Countervailing against consumerism and advertising’s many critics,
theorists such as Michel de Certeau and the critical movement Thing Theory
have endeavoured to examine advertising and consumer culture from a
standpoint that goes beyond the model of the ‘passive consumer’ or Marx’s
account of commodity fetishism.

We invite abstracts for 20 minute papers from postgraduate students and
early-career researchers working in the modern period (1850-present day)
across the humanities and social sciences. This conference aims to provoke
interdisciplinary discussion about advertising and consumer culture.
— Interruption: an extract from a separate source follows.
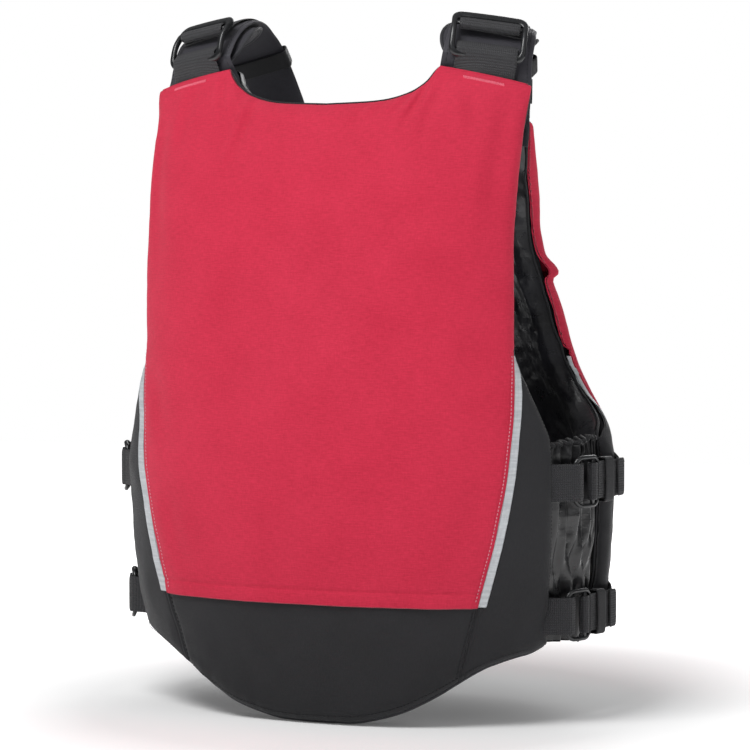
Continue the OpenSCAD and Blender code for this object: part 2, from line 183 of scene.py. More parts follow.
def FX(x, z):
    return np.degrees(np.arcsin((x / FA(z)) ** 1.25))


def hsh(a, b, seed):
    n = (a * 374761393 + b * 668265263 + seed * 982451653) & 0xFFFFFFFF
    n = ((n ^ (n >> 13)) * 1274126177) & 0xFFFFFFFF
    return ((n ^ (n >> 16)) & 0xFFFFFFFF) / 4294967295.0


def vn(x, y, seed=0):
    xi, yi = np.floor(x).astype(np.int64), np.floor(y).astype(np.int64)
    u, v = x - xi, y - yi
    u, v = u * u * u * (u * (6 * u - 15) + 10), v * v * v * (v * (6 * v - 15) + 10)
    a, b = hsh(xi, yi, seed), hsh(xi + 1, yi, seed)
    c, d = hsh(xi, yi + 1, seed), hsh(xi + 1, yi + 1, seed)
    return ((a * (1 - u) + b * u) * (1 - v) + (c * (1 - u) + d * u) * v) * 2 - 1


def fbm(x, y, seed=0, octaves=3, gain=0.5):
    s, a = 0, 1.0
    for k in range(octaves):
        s = s + a * vn(x * 2 ** k + 17.3 * k, y * 2 ** k - 9.1 * k, seed + 31 * k)
        a *= gain
    return s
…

We
therefore welcome papers that address these topics from historical,
sociological, political or anthropological perspectives, as well as papers
that analyse advertisements themselves and the representation of
advertising and modern consumer culture in literature, film, television,
theatre, and visual art.

Topics for discussion may include but are by no means limited to:

   - The ways in which advertising and consumer culture intersect with
   issues of class, gender, sexuality and ethnicity
   - Psychological/psychoanalytic perspectives on advertising and consumer
   behaviour; how identity is created and reflected through participation in
   consumer culture; the legacy of Freud and Bernays
   - How artists have appropriated the techniques of advertising, or have
   been co-opted by advertising and commodity culture (Koons, Rosler,
   Murakami, Kusama and Hirst)
   - Theorists who have engaged with advertising and consumer culture
   (Adorno, Barthes, Baudrillard, Certeau, Fukuyama, Goffman, Klein, Marx,
   McLuhan)
   - The use of music in advertisements
   - The formal innovations literature has adopted to create a poetics of
   advertising/consumer culture
   - Shopping, the rise of the department store, brand names, and their
   representation in culture
   - Histories of advertising agencies or ‘ad-men’
   - How the importance of advertising in art may challenge the boundaries
   between high and low culture and/or modernism and postmodernism
   - Anti-consumerist movements (the Situationist International, Adbusters)
   and strategies (détournement, culture jamming)
   - The recent transformations advertising has undergone as a result of
   social media
   - The advert as spectacle or ‘event’ (celebrity endorsements, Christmas
   advertising, product placement, Pawel Althamer’s *Real Time Movie*)
   - Figures who have worked in advertising, either before or during their
   artistic careers
   - (Fitzgerald, Rushdie, DeLillo, Warhol, Lynch)
   - Political advertising and the roles of politics in advertising

Abstracts for papers should be no more than 300 words in length, and
submitted by *Monday 25th March 2013* to [log in to unmask] We ask
that applicants also include a short biography. For further information
about the symposium or the CModS Postgraduate Forum, please contact us at
this address, or visit
http://www.york.ac.uk/modernstudies/postgraduate-forum/


<http://www.york.ac.uk/modernstudies/postgraduate-forum/>*Dr Jo Littler* is
Senior Lecturer in Cultural Industries at City University London and the
author of *Radical Consumption: shopping for change in contemporary
culture*(Open University Press, 2009). She has published widely on
consumerism,
particularly as it intersects with the politics of globalisation;
accordingly, her work has addressed topics such as ethical consumption,
anti-consumerism and the culture industry.